* WHAT THE TASK REQUIRES
Search the listing below for the string "joints" and show each line that contains it.

* SUPPLIED INFORMATION
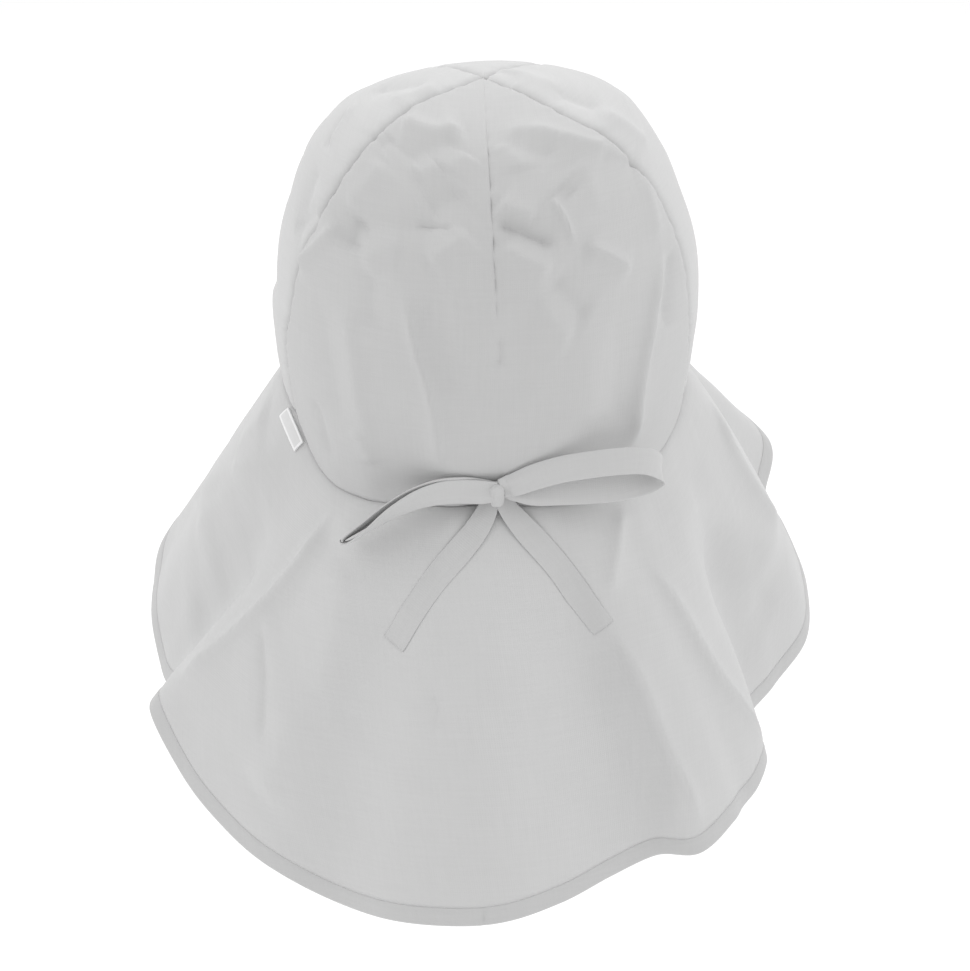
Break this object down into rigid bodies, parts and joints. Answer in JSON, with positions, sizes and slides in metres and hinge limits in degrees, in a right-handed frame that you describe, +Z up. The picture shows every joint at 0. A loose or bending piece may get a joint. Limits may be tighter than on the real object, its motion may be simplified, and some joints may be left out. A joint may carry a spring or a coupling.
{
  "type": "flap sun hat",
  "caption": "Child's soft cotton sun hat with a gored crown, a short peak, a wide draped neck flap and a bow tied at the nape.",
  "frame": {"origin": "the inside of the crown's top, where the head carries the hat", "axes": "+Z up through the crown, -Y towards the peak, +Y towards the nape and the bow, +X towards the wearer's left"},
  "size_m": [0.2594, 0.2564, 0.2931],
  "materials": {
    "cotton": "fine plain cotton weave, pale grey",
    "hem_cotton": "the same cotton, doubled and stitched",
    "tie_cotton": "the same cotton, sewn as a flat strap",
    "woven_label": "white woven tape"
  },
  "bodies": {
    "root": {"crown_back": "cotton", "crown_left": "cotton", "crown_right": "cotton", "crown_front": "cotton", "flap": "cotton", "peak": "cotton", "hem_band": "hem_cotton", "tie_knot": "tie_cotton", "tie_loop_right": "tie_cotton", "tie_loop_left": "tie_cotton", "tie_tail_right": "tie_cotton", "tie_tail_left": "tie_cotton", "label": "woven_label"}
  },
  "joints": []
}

* RESULT OF THE TASK
Break this object down into rigid bodies, parts and joints. Answer in JSON, with positions, sizes and slides in metres and hinge limits in degrees, in a right-handed frame that you describe, +Z up. The picture shows every joint at 0. A loose or bending piece may get a joint. Limits may be tighter than on the real object, its motion may be simplified, and some joints may be left out. A joint may carry a spring or a coupling.
  "joints": []